Your photo archive becomes a living database — equal parts scrapbook and Yelp substitute.
If you’ve ever scrolled your food folder before a trip, searching for that one curry from Chiang Mai or the peanut-butter smoothie in L.A., you’re not just being sentimental. You’re being strategic.
Nostalgia and anticipation fuel one another — and you use both.
7. You use self-experiments to steer health habits
This one’s more common than people realize.
You take meal photos not just to show, but to learn. You’re running micro-experiments.
- What keeps me full longer — chia pudding or avocado toast?
- Which lunches lead to a 3 p.m. crash?
- Which café breakfasts leave me feeling light, not sluggish?

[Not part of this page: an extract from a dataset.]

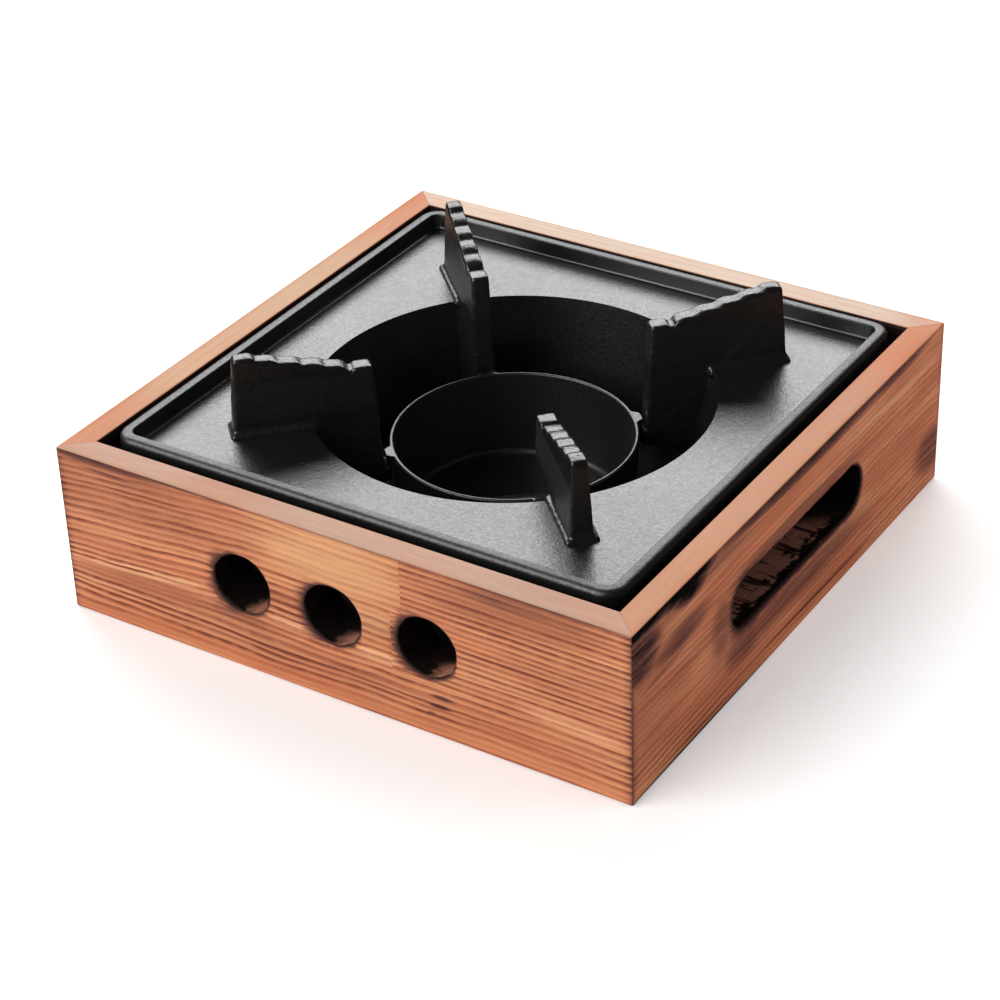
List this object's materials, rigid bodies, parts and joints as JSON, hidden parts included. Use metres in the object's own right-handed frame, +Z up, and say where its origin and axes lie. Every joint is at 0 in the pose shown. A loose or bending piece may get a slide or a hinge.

Even without strict tracking apps, visual records can reveal patterns over time. And that pattern-recognition means you probably score high on analytical thinking and personal insight.
It also means you’re not afraid of a long game. You’d rather test and learn than guess and flail. And that mindset doesn’t just help with food—it helps with fitness, sleep, money, everything.
I used to log photos when testing intermittent fasting.
Not because I wanted likes — because I wanted answers. And surprisingly, my brain trusted the data more when it came with images, not just text.
The bottom line
Photographing food isn’t just a trend — it’s a window into personality.
Whether you’re a goal-setting conscientious type, a socially savvy identity builder, a mindfulness junkie, or a creativity-driven visual thinker, your camera lens says more than you realize.
Instead of dismissing the habit as superficial, zoom out: this daily behavior is a clue to how you process the world.
Spot which traits resonate, and aim the habit toward something bigger — because the same impulse that frames avocado toast can frame a more intentional, connected, and expressive life.